Caesar, interestingly, has neutral karma, which Sawyer says isn't an oversight on his part. "My reasoning is that his morality is so alien to everyone else, that it's just hard to even put it on the same axis as other people, because he's just thinking about it in a completely different way."

Sawyer is not inclined to judge whether you're supposed to sympathize with Caesar or not. His only goal is to offer rich, multi-dimensional factions with their own virtues and flaws, and let players choose for themselves. One of the chief pleasures of Fallout: New Vegas—and perhaps one of the biggest reasons that it has endured to this point-is moving between the main factions, working with and against them, and eventually choosing who you want to side with for the Battle of the Hoover Dam... if you side with anyone at all.
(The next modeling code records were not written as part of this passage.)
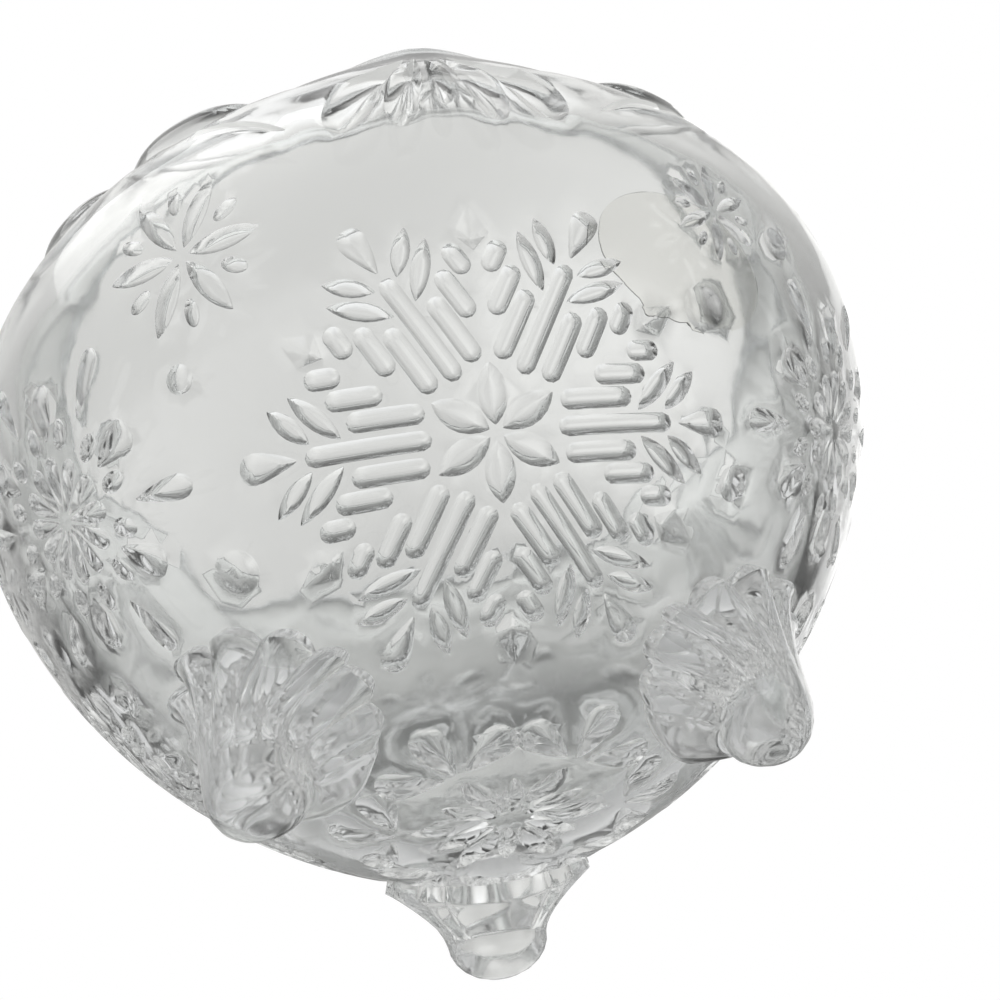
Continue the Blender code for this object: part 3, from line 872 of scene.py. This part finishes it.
def buildWorld(d):
    # even light for the bowl, bands of shade in what the glass shows, white behind everything
    world = bpy.data.worlds.new("surround")
    bpy.context.scene.world = world
    world.use_nodes = True
    nodes, links = world.node_tree.nodes, world.node_tree.links
    lightOnly = nodes["Background"]
    lightOnly.inputs["Color"].default_value = (1, 1, 1, 1)
    lightOnly.inputs["Strength"].default_value = d["light"]
    place = nodes.new("ShaderNodeTexCoord")
    split = nodes.new("ShaderNodeSeparateXYZ")
    links.new(place.outputs["Generated"], split.inputs["Vector"])
    level = nodes.new("ShaderNodeMapRange")
    level.inputs["From Min"].default_value = -1.0
    links.new(split.outputs["Z"], level.inputs["Value"])
    shades = nodes.new("ShaderNodeValToRGB")
    stops = shades.color_ramp.elements
    stops[0].color, stops[1].color = [(d["shades"][k][1],) * 3 + (1,) for k in (0, -1)]
    for position, value in d["shades"][1:-1]:
        stops.new(position).color = [value * part for part in d["tint"]] + [1]
    links.new(level.outputs["Result"], shades.inputs["Fac"])
    room = nodes.new("ShaderNodeTexNoise")
    room.inputs["Scale"].default_value = d["roomScale"]
    room.inputs["Detail"].default_value = 1.0
    links.new(place.outputs["Generated"], room.inputs["Vector"])
    uneven = ramp(nodes, links, room.outputs["Fac"], *d["roomShare"])
    scaled = nodes.new("ShaderNodeVectorMath")
    scaled.operation = "SCALE"
    links.new(shades.outputs["Color"], scaled.inputs[0])
    links.new(uneven, scaled.inputs["Scale"])
    through = nodes.new("ShaderNodeBackground")
    links.new(scaled.outputs["Vector"], through.inputs["Color"])
    seen = nodes.new("ShaderNodeBackground")
    seen.inputs["Color"].default_value = d["seenBehind"]
    path = nodes.new("ShaderNodeLightPath")
    sharpRay = nodes.new("ShaderNodeMath")
    sharpRay.operation = "MAXIMUM"
    links.new(path.outputs["Is Glossy Ray"], sharpRay.inputs[0])
    links.new(path.outputs["Is Transmission Ray"], sharpRay.inputs[1])
    first = nodes.new("ShaderNodeMixShader")
    links.new(sharpRay.outputs["Value"], first.inputs["Fac"])
    links.new(lightOnly.outputs["Background"], first.inputs[1])
    links.new(through.outputs["Background"], first.inputs[2])
    second = nodes.new("ShaderNodeMixShader")
    links.new(path.outputs["Is Camera Ray"], second.inputs["Fac"])
    links.new(first.outputs["Shader"], second.inputs[1])
    links.new(seen.outputs["Background"], second.inputs[2])
    links.new(second.outputs["Shader"], nodes["World Output"].inputs["Surface"])


def addLamp(name, place, size, power, target):
    lamp = bpy.data.lights.new(name, "AREA")
    lamp.shape = "RECTANGLE"
    lamp.size, lamp.size_y = size
    lamp.energy = power
    holder = bpy.data.objects.new(name, lamp)
    holder.location = place
    aim = Vector(target) - Vector(place)
    holder.rotation_euler = aim.to_track_quat("-Z", "Y").to_euler()
    holder.visible_transmission = False  # its hard edges don't show through the glass
    bpy.context.scene.collection.objects.link(holder)


buildFloor(studio)
buildWorld(studio)
for lampSize in studio["lamps"]:
    addLamp(*lampSize, studio["lampAim"])
print("floor, surround and", len(studio["lamps"]), "lamps set")

# Camera below and in front of the bowl, as in the photograph

view = {
    "spot": (0.0, -0.1578285, -0.0811621), "lift": 0.0060, "turn": -9.185,
    "right": (0.97602015, 0.10620711, -0.19001241), "up": (0.2131069, -0.64418748, 0.73458011),
    "ahead": (0.04438598, 0.75745794, 0.65137343), "lens": 47.118,
}


def buildCamera(d):
    camera = bpy.data.cameras.new("camera")
    camera.lens = d["lens"]
    camera.sensor_width = 36.0
    camera.clip_start = 0.005
    turn = Matrix.Rotation(math.radians(d["turn"]), 3, "Z")
    right, up, ahead = (turn @ Vector(d[key]) for key in ("right", "up", "ahead"))
    spot = turn @ Vector(d["spot"]) + Vector((0, 0, d["lift"]))
    holder = bpy.data.objects.new("camera", camera)
    aim = Matrix((right, up, -ahead)).transposed().to_4x4()
    holder.matrix_world = Matrix.Translation(spot) @ aim
    bpy.context.scene.collection.objects.link(holder)
    bpy.context.scene.camera = holder


buildCamera(view)
bpy.context.scene.view_settings.view_transform = "Standard"
bounces = bpy.context.scene.cycles  # glass goes black inside where light paths are cut short
bounces.max_bounces, bounces.transmission_bounces, bounces.glossy_bounces = 28, 28, 16
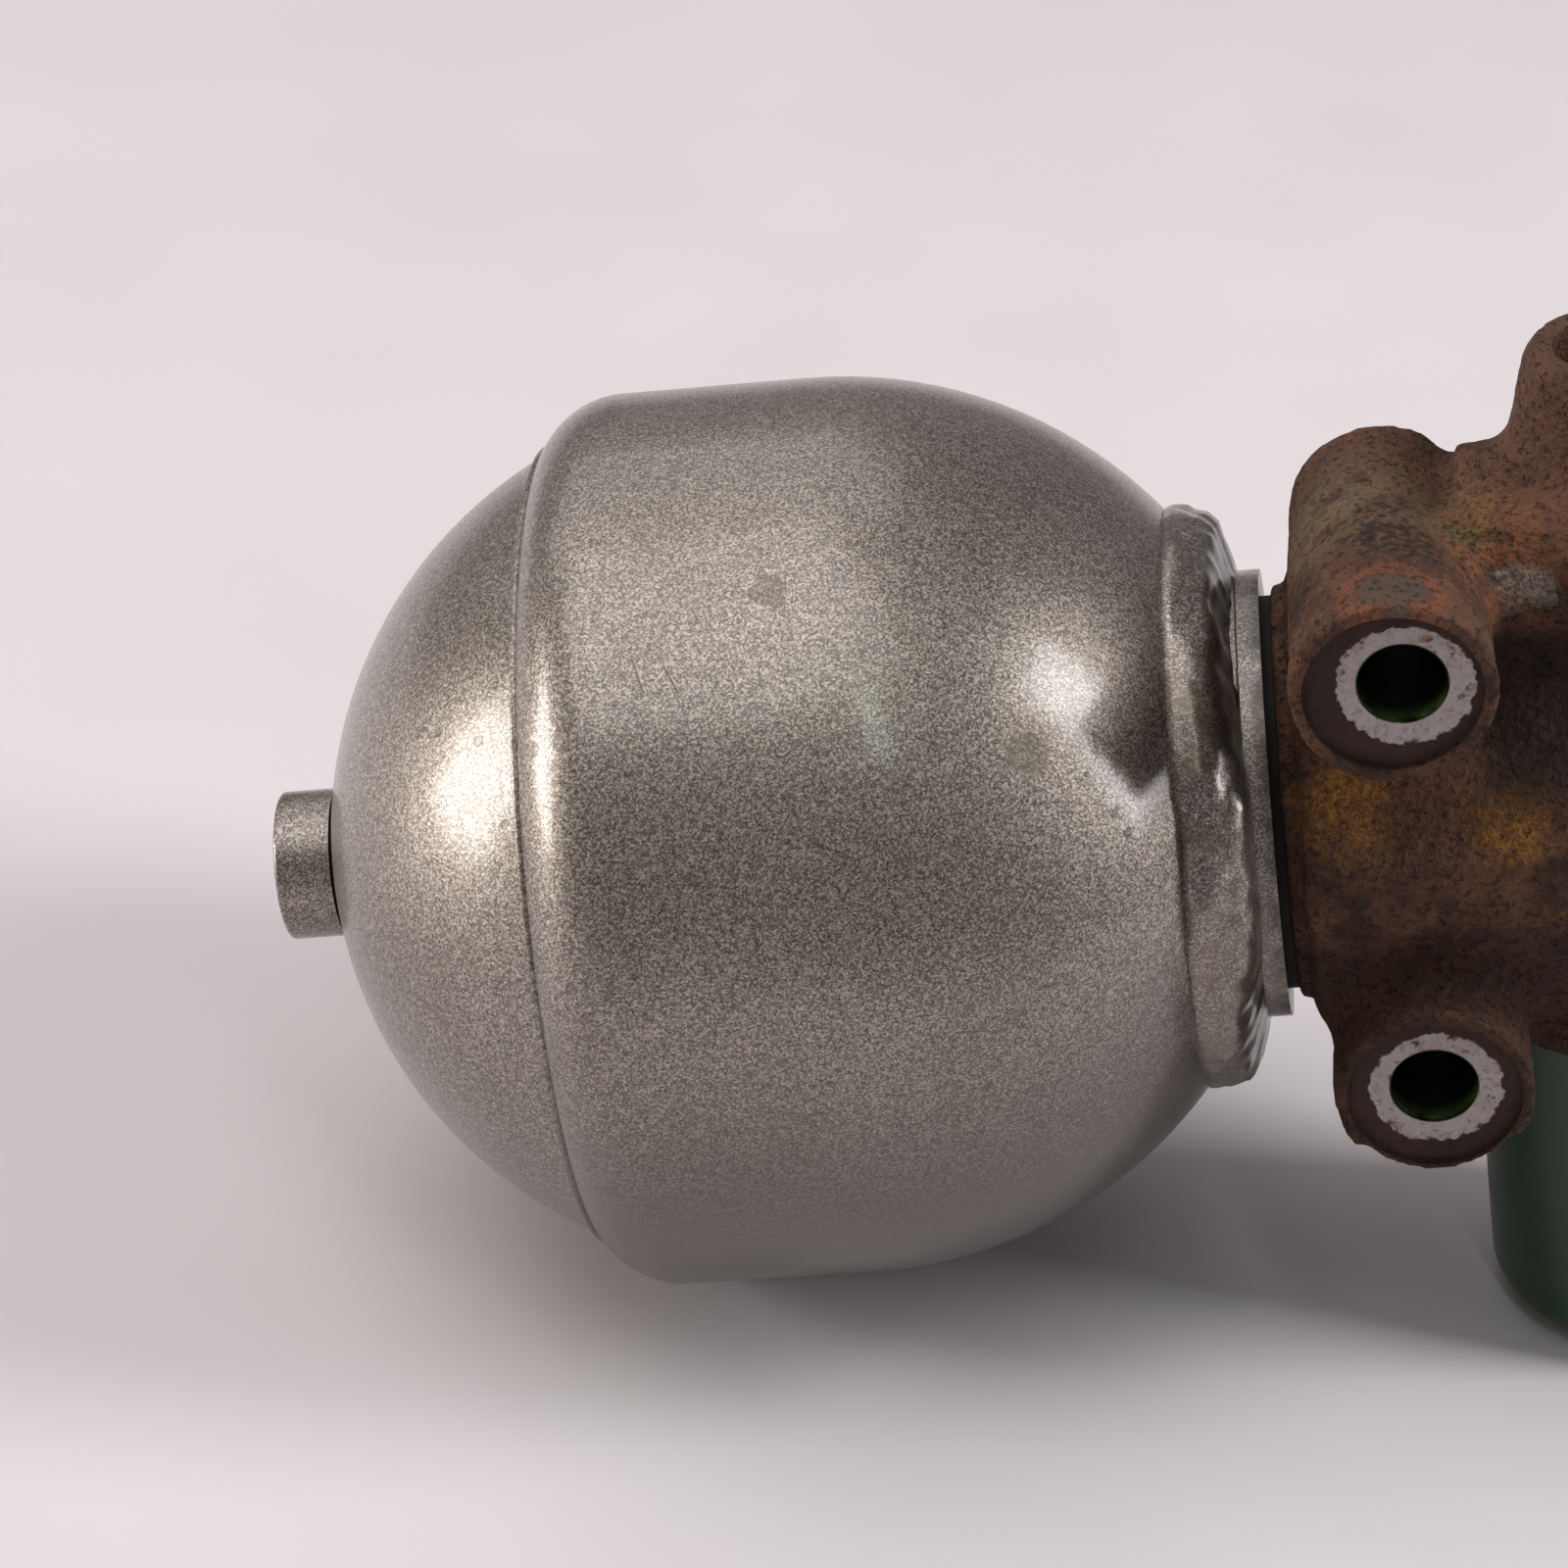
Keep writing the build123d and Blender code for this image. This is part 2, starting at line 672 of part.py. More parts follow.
with BuildPart() as piston_seal:
    with BuildSketch(level(piston_bottom + ring_offset)):
        Circle(skirt_r)
        Circle(skirt_r - ring_depth, mode=Mode.SUBTRACT)
    extrude(amount=ring_height)
    fillet(piston_seal.edges(), ring_depth / 4)

# Can: a drawn steel cup, painted green, pushed over the block's spigot.
canister_bottom = block_bottom - canister_height

with BuildPart() as valve_canister:
    with BuildSketch(level(canister_bottom)):
        Circle(canister_r)
    extrude(amount=canister_height)
    fillet(valve_canister.faces().sort_by(Axis.Z)[0].edges(), canister_round)
    offset(
        amount=-canister_wall,
        openings=valve_canister.faces().sort_by(Axis.Z)[-1],
    )

with BuildPart() as canister_seal:
    with BuildSketch(level(spigot_bottom + ring_offset)):
        Circle(spigot_r)
        Circle(spigot_r - ring_depth, mode=Mode.SUBTRACT)
    extrude(amount=ring_height)
    fillet(canister_seal.edges(), ring_depth / 4)

# Spring seat: a pressed disc with a guide stub, on the can's floor.
seat_disc_bottom = canister_bottom + canister_wall
spring_bottom = seat_disc_bottom + spring_seat_thick

with BuildPart() as spring_seat:
    with BuildSketch(level(seat_disc_bottom)):
        Circle(spring_seat_r)
    extrude(amount=spring_seat_thick)
    with BuildSketch(level(spring_bottom)):
        Circle(spring_guide_r)
    extrude(amount=spring_guide_height)
    chamfer(spring_seat.faces().sort_by(Axis.Z)[-1].edges(), spring_guide_chamfer)

# Coil spring, from the seat disc up into the piston's pocket.
spring_top = piston_bottom + piston_pocket_depth
coil_height = spring_top - spring_bottom - 2 * spring_wire_r

with BuildPart() as piston_spring:
    with BuildLine(level(spring_bottom + spring_wire_r)):
        coil = Helix(coil_height / spring_turns, coil_height, spring_r)
    with BuildSketch(Plane(origin=coil @ 0, z_dir=coil % 0)):
        Circle(spring_wire_r)
    sweep(path=coil)

pieces = {
    "fluid_shell": fluid_shell,
    "gas_shell": gas_shell,
    "filler_boss": filler_boss,
    "filler_plug": filler_plug,
    "filler_seal": filler_seal,
    "diaphragm_ring": diaphragm_ring,
    "diaphragm": diaphragm,
    "diaphragm_button": diaphragm_button,
    "neck_adapter": neck_adapter,
    "neck_weld": neck_weld,
    "neck_seal": neck_seal,
    "damper_body": damper_body,
    "rebound_reed": rebound_reed,
    "compression_reed": compression_reed,
    "damper_rivet": damper_rivet,
    "damper_circlip": damper_circlip,
    "valve_block": valve_block,
    "seat_ring": seat_ring,
    "shutoff_piston": shutoff_piston,
    "piston_seal": piston_seal,
    "piston_spring": piston_spring,
    "spring_seat": spring_seat,
    "valve_canister": valve_canister,
    "canister_seal": canister_seal,
}

for name, piece in pieces.items():
    piece.part.label = name
    export_step(piece.part, f"parts/{name}.step")
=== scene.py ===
import json
from math import acos, asin, atan2, cos, degrees, hypot, pi, radians, sin

import bpy
import numpy as np
from mathutils import Matrix, Vector, noise

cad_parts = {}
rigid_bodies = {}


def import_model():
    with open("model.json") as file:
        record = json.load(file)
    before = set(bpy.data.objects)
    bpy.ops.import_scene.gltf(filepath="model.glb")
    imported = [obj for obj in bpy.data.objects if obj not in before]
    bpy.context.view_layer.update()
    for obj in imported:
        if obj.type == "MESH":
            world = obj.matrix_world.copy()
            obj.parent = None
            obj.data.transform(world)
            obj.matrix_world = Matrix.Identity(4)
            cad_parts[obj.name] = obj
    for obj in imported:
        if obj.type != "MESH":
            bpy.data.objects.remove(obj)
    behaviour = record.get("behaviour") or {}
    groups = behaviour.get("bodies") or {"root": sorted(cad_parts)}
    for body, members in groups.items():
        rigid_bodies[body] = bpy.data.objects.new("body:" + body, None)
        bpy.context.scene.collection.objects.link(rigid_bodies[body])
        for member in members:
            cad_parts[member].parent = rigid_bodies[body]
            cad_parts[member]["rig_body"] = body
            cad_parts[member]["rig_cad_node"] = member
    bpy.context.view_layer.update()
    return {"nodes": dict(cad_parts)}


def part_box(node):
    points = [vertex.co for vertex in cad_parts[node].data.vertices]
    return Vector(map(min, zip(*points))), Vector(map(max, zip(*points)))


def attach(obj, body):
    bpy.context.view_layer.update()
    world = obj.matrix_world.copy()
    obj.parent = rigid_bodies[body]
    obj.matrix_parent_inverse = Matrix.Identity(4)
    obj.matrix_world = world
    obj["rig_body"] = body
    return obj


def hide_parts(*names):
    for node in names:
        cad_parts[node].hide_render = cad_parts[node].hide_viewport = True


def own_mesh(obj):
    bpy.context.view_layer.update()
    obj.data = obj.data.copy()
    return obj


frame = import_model()
nodes = frame["nodes"]
bpy.ops.object.select_all(action="DESELECT")


# Camera: a long lens about seven tenths of a metre away, to the right of the middle and well
# above it, so that the accumulator lies across the frame with its block cut by the right edge.
lens_mm = 127.6
camera_place = Vector((0.0034, -0.605, 0.3904))
camera_up = Vector((0.0749, 0.5541, 0.8291)).normalized()
camera_back = Vector((0.1167, -0.8305, 0.5446)).normalized()
camera_right = camera_up.cross(camera_back).normalized()
camera_up = camera_back.cross(camera_right)

camera = bpy.data.objects.new("camera", bpy.data.cameras.new("camera"))
bpy.context.scene.collection.objects.link(camera)
camera.data.lens = lens_mm
camera.data.sensor_width = 36.0
camera.data.clip_start = 0.05
camera.matrix_world = Matrix((
    (camera_right.x, camera_up.x, camera_back.x, camera_place.x),
    (camera_right.y, camera_up.y, camera_back.y, camera_place.y),
    (camera_right.z, camera_up.z, camera_back.z, camera_place.z),
    (0, 0, 0, 1),
))
bpy.context.scene.camera = camera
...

"A very common thing that I see is people who are like, 'I support the NCR,' and then they get to Colonel Moore and a few other people, and they're like, 'What about Mr. House?,'" Sawyer says. "And then they get to Mr. House, and then he's destroying The Brotherhood, and they're like, 'Independent New Vegas, it is!' So the mechanics needed to be robust enough to handle this swaying of the player, and we needed to have mechanics in there that allow you to remove negative reputation."

[...]

Obsidian ultimately managed to push Fallout: New Vegas out in 18 months. It fit much of Obsidian's original vision; but as with every triple-A game, cuts had to be made.

The biggest casualty, Sawyer says, were the settlements east of the Colorado River. This area was meant to contain three Legion locations filled with quests and content, and would have ultimately had a very different vibe from New Vegas proper.

Sawyer regrets the cuts, "I think a lot of people have said, in addition to the Legion being just repulsive, they didn't have content to redeem them as a faction. Some people talk to Caesar, and they're like, 'Caesar is interesting. Crazy, but interesting. But the faction itself just seems like misogynistic psychos.' And there's nothing to really change that perception.